4) What’s the difference between 403 and 429 for these controls?

Use 429 for “slow down, you’re over quota.” Use 403 for “we won’t serve this request” (WAF/ACL). Mixing them confuses clients and operators.

5) Why did enabling HTTP/2 change my rate limiting behavior?

HTTP/2 allows many parallel requests over one connection. If you were relying on connection counts as a proxy for load, HTTP/2 breaks that model. Limit per identity/request instead.

6) Can a WAF stop credential stuffing?

Not reliably by itself. Credential stuffing looks like normal login traffic.
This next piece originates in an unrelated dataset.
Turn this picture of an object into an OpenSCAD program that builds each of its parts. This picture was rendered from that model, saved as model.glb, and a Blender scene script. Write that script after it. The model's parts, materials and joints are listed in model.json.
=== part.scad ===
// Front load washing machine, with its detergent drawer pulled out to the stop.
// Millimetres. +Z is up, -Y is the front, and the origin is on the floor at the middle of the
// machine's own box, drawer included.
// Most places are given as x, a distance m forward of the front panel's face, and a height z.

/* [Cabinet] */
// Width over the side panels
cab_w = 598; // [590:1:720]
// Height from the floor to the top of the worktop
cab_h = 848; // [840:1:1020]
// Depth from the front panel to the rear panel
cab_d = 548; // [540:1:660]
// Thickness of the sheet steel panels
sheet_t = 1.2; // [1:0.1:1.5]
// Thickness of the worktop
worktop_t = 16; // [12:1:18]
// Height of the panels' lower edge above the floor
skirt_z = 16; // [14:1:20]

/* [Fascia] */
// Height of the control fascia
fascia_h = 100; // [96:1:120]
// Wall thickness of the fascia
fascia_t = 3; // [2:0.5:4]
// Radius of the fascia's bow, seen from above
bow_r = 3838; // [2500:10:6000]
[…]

You need rate limiting, per-account controls, bot detection, and ideally MFA/risk scoring.

7) How do I know if my WAF is causing latency?
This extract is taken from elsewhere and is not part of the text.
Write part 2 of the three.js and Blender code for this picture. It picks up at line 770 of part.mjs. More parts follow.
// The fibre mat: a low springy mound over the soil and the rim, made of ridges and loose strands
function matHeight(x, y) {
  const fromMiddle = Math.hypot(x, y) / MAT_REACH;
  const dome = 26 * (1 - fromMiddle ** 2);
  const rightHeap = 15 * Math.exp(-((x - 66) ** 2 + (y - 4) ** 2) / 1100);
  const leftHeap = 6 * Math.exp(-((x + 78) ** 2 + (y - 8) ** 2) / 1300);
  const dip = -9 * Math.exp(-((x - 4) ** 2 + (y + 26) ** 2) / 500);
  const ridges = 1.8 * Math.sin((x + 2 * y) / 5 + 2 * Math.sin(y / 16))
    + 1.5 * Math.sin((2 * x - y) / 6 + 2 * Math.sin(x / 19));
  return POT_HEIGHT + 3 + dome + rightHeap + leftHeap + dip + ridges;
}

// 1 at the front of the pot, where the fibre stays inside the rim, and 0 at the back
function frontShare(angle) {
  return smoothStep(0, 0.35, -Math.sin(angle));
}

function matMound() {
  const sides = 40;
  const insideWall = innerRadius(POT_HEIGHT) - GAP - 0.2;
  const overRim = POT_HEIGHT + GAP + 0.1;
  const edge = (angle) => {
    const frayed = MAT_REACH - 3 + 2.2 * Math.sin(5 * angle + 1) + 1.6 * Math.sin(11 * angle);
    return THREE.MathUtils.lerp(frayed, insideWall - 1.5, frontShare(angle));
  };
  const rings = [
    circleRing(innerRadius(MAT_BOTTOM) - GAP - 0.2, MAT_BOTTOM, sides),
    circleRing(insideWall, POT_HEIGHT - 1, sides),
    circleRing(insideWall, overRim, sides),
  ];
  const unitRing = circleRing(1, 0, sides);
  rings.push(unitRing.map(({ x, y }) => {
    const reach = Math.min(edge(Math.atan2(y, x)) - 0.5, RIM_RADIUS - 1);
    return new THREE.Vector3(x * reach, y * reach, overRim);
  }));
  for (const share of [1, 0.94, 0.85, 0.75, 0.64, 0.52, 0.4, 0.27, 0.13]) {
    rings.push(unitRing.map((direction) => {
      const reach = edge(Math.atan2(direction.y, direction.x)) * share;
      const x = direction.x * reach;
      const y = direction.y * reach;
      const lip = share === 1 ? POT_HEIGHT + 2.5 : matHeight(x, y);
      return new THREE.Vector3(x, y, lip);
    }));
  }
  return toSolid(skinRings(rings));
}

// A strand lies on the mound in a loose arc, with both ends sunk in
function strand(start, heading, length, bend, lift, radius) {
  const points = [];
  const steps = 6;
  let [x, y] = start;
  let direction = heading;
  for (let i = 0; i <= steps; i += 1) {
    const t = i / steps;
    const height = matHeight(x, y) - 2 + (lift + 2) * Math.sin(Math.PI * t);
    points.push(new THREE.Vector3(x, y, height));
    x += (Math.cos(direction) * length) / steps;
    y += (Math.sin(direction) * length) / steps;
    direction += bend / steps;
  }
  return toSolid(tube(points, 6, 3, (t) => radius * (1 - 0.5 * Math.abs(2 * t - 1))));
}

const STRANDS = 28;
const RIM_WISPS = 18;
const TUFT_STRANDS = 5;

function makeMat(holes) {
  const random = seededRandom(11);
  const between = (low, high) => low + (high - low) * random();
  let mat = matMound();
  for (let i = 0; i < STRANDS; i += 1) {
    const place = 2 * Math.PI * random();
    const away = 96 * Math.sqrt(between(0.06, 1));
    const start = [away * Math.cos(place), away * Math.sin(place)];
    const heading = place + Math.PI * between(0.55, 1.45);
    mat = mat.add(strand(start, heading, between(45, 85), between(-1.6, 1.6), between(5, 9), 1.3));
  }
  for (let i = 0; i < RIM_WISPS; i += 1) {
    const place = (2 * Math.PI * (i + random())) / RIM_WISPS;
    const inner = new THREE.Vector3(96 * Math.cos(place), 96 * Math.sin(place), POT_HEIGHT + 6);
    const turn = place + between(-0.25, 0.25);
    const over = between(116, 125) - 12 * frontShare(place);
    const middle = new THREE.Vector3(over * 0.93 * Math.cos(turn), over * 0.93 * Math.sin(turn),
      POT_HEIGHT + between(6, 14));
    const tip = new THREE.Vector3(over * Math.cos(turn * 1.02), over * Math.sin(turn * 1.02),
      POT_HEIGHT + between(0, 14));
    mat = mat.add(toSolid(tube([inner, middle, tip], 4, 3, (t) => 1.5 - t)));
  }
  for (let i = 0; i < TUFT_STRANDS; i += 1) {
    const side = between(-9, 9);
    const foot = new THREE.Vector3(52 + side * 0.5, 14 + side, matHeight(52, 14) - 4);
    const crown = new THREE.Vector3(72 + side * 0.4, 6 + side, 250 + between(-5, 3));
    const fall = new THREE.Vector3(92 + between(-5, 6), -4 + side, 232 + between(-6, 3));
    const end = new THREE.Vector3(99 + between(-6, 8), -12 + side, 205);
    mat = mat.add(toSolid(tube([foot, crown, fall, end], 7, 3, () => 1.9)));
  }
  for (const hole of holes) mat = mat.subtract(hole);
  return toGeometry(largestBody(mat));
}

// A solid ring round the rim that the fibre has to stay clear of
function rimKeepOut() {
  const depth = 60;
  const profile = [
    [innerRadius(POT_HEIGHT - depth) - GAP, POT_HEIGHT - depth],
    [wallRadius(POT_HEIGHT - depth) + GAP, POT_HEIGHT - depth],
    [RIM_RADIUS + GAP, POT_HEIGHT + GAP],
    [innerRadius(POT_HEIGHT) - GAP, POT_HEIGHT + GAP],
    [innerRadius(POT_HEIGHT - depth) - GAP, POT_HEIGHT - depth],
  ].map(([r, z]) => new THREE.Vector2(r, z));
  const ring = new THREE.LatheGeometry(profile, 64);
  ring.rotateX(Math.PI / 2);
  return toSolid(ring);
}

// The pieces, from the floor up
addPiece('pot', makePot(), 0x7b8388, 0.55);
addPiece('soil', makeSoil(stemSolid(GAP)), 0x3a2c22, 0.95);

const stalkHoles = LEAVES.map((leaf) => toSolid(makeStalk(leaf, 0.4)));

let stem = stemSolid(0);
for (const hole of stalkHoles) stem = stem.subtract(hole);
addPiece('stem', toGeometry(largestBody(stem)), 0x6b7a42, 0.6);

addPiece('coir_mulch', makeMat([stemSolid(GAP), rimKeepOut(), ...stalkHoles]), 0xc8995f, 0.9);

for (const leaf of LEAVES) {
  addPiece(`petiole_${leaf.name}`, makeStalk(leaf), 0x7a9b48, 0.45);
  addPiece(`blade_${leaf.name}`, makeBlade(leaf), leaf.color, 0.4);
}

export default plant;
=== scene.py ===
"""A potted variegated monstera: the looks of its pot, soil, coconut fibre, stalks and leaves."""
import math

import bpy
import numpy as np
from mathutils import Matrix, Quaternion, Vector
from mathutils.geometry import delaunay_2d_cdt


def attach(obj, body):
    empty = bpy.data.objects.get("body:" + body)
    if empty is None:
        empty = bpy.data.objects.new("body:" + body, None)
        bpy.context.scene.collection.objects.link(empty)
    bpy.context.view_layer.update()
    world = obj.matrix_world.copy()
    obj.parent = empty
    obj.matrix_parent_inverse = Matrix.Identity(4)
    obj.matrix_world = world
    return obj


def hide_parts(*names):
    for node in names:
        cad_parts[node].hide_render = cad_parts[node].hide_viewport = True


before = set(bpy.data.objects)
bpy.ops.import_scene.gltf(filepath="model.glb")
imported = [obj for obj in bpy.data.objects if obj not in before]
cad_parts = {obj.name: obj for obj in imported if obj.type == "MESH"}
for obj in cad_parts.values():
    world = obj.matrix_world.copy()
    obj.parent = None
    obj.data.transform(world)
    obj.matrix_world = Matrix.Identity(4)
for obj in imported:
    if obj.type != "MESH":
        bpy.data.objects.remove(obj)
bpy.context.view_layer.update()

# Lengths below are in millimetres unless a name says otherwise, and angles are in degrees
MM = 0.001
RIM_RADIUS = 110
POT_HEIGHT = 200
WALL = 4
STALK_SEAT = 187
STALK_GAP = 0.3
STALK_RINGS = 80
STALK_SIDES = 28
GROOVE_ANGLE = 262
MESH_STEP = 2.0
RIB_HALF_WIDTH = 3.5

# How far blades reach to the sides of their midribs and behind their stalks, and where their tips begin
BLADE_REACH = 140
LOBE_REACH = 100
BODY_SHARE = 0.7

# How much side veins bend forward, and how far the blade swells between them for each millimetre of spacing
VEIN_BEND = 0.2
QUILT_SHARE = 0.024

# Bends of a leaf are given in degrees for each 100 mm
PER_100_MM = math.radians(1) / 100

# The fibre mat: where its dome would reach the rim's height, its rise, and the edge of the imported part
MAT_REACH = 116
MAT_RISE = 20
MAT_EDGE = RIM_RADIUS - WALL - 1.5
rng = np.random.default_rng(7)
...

Look at proxy CPU, request processing time, and whether latency increases even when upstream time is flat. WAF audit logs and proxy timing fields help correlate.

8) What’s the safest way to add exceptions for false positives?

Scope them narrowly: by route, method, and parameter name; keep the exception as small as possible; add an owner and review date.

9) Should I block by user-agent?

As a signal, yes; as a sole identity, no. User-agents are trivial to spoof. But empty or obviously scripted UAs can justify tighter limits or challenges.

10) How do I prevent attackers from spoofing client IP via X-Forwarded-For?

Trust forwarded headers only from known proxy IP ranges. Strip inbound forwarded headers from the public edge and set your own canonical headers.

Conclusion: next steps that actually reduce pager noise

If you only remember one thing: rate limiting and WAFs are production features. They need observability, staged rollout, and ongoing tuning, just like databases and deploy pipelines.

Do these next, in order:

Ensure only the edge proxy is exposed to the internet. No bypass ports.
Fix real client IP handling and forwarded-header trust boundaries.
Implement per-endpoint rate limits with bursts and 429 + Retry-After.
Run WAF in detection-only, tune based on logs, then enforce gradually.
Add identity-based limits after authentication; stop relying on IP as “user.”
Keep a kill switch and a rollback threshold. Your future self will send a thank-you note.

The goal isn’t “block attackers.” That’s marketing. The real goal is: keep service healthy while letting legitimate users do normal things. The rest is tuning and humility.